Written request —
Count how many lines of the material hold "lifts". Respond with that number alone.

Records —
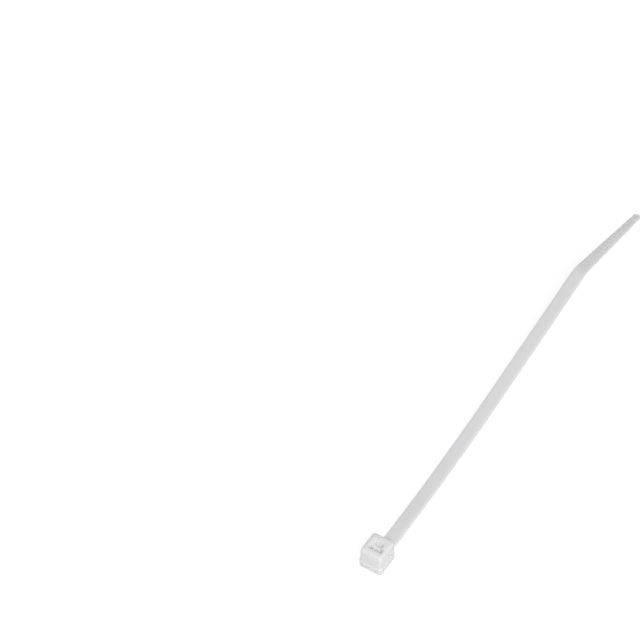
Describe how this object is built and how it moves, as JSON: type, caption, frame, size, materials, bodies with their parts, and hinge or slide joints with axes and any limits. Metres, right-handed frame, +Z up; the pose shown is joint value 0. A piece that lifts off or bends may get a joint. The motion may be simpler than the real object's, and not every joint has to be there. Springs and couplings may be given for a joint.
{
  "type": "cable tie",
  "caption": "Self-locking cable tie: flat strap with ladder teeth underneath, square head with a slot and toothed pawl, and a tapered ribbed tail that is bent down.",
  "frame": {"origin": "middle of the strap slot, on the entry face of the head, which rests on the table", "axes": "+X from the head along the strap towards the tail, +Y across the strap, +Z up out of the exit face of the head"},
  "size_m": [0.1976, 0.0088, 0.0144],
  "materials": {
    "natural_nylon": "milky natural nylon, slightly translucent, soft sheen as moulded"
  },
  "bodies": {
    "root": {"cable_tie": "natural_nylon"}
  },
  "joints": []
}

---

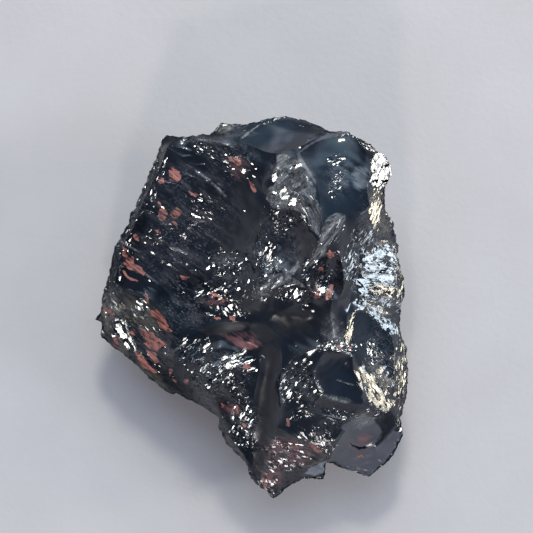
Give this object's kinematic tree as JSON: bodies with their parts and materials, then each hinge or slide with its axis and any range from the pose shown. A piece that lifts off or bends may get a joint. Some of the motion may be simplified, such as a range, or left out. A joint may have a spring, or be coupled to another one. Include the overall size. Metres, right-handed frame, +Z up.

==

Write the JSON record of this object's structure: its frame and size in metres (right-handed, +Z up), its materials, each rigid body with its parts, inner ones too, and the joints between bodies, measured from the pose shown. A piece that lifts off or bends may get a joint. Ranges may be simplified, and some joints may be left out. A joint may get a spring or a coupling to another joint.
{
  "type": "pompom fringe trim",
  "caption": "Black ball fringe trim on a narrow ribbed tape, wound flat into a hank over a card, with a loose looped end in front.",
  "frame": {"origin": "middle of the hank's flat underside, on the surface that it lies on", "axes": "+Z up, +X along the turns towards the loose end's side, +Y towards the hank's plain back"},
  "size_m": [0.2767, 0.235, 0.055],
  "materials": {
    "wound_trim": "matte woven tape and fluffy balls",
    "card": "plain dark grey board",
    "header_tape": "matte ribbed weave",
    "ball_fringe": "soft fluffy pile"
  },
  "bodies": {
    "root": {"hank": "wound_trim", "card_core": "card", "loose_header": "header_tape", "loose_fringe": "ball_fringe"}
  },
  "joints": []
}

Reply to the task —
3